The implications of our digital choices are increasingly obvious. We know and consistently talk of the problems presented by dependency on Facebook, Apple, Google, Microsoft, and Amazon. We're concerned, loudly and publicly, about the potential for overly biased legislation on digital rights ownership. We bemoan our children's inability to focus and learn, and we debate the obvious solutions of peer learning and individualized teaching. We're worried for our digital privacy. We lament the demise of analog print media, and the businesses that have historically supported them. And we collectively and relentlessly critique this culture, this digital world we've created. Steven Johnson offered a critique of just his form of overload in Interface Culture, Malcolm McCulloughextended these ideas in Digital Ground, and Neil Postman dedicated his entire literary career to a warning of a digital overthrow. Eli Pariser has offered an indictment of the overly personalized Filter Bubble in which we find ourselves. Nicholas Carr described how our large-scale and unquestioning embrace of technology is having neurological and likely generationally lasting effects on our way of thinking. Jaron Lanier described the problem of lock-in in You Are Not a Gadget.
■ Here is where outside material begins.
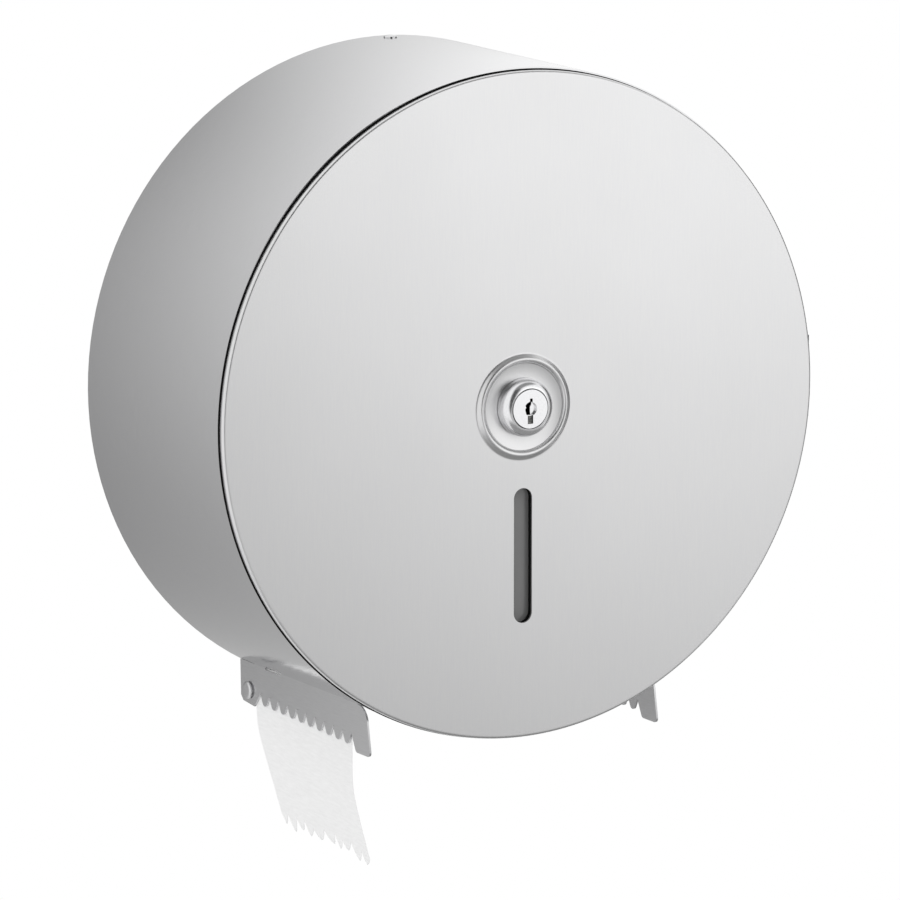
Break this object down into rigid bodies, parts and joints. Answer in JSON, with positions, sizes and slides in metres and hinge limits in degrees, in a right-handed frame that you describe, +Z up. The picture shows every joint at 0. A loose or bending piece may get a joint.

We are at a unique point of cultural clarity, and what's more, we are in the midst of a design and creative renaissance. The ironic clarity is in our ability to have a "meta-moment", reflecting on the culture we are building, and sharing these reflections with each other through digital technology. The same digitization of which we show concern for above has allowed us to share cultural introspection in a nearly real-time manner, which means that we are live-blogging our digital addiction. We don't like our digital culture, and we're letting everyone know, 140 characters at a time.
And it's worth repeating that we are building this culture. It doesn't simply happen. It hasn't emerged by accident. It's designed, purposefully and with a great deal of care and thought. The digital renaissance of design implies an almost unprecedented level of power for designers. I'm traveling around the world urging designers to quit their jobs and start their own companies, because I truly believe that a designer can go it alone and drive large-scale and influential impact. I have no doubt in my mind that we can manipulate people on a large scale, get them to buy things, do things, act a certain way, think a certain way. Design is manipulative, and when combined with digital technology, it's pervasive, and when entrenched in a culture laser focused on the pursuit of scale, gratuitous profit, and technology for technology sake, it's downright dangerous. Design has consequences. It sounds overly grandiose or dramatic to claim that an icon designer is shaping culture by changing the color of a few pixels, but it's true, and what's more, this power is becoming increasingly apparent. Facebook's acquisition of design firm after design firm helps elevate design to a position of respect. But their commitment to design simultaneously signals what we can expect in the future: a more pervasive digital culture, and more consequences.
It's conflicting and confusing because the potential and opportunity is so rich while the precedent so shallow. A digital future is offered as a future of opportunity. Digital is clean, precise. There are no moving parts to break off, no gears to catch. The promise of a connected future is a rich promise of convenience and community and seamlessness. The sense of progress is unmistakable, mostly due to miniaturization, and made even more obvious when small-scale digital interactions appear in magical ways. Gillian Crampton-Smith displayed some of her student work at the aforementioned conference; one piece, Liaison, offered a particularly poetic view of connection through a mix of analog and digital. A digital future is rich with new artistic opportunity; it's a new medium to exploit and explore and manipulate.
Design is a new liberal art of technological culture. It's about the humanization of technology. A humanist is, historically, one who rejects the dogma of religion, and who celebrates and advocates for people. Design is a discipline that advocates for humans: traditionally, by arguing for usability, simplicity, aesthetics, and functionality. These are tangible qualities and so they are the easiest to teach, and the easiest to pursue, and the easiest to judge. But there is a new religion in digital, and this must be the new target of our design renaissance. As large, complex, and confusing as it may be in practice, the broad role of design is becoming increasingly clear: to become the advocate for people on a cultural level, in the face of digital progress, and to argue within our organizations against the relentless drive for the spread of all things digital. This is a contentious position, as was usability in the 70s or aesthetics in the 30s. It is a multi-faceted position, one that is highly contextual (and therefore not objective or easy to boil down to rules or guidelines), and one that is dependent on values (and therefore requires an understanding and articulation of ethics). It may mean arguing a minority and difficult perspective, over and over again. You may already be pursuing this agenda; it may mean pursuing it with more passion, effort, and vehemence.
It seems like, historically, the humanists always lose. We're certainly losing right now. The platform that was to empower, connect, educate and delight is largely about advertising, tracking, and quarterly profits. It can be reclaimed, and it probably must be, lest we turn the world into the dystopic caricatures presented in science fiction.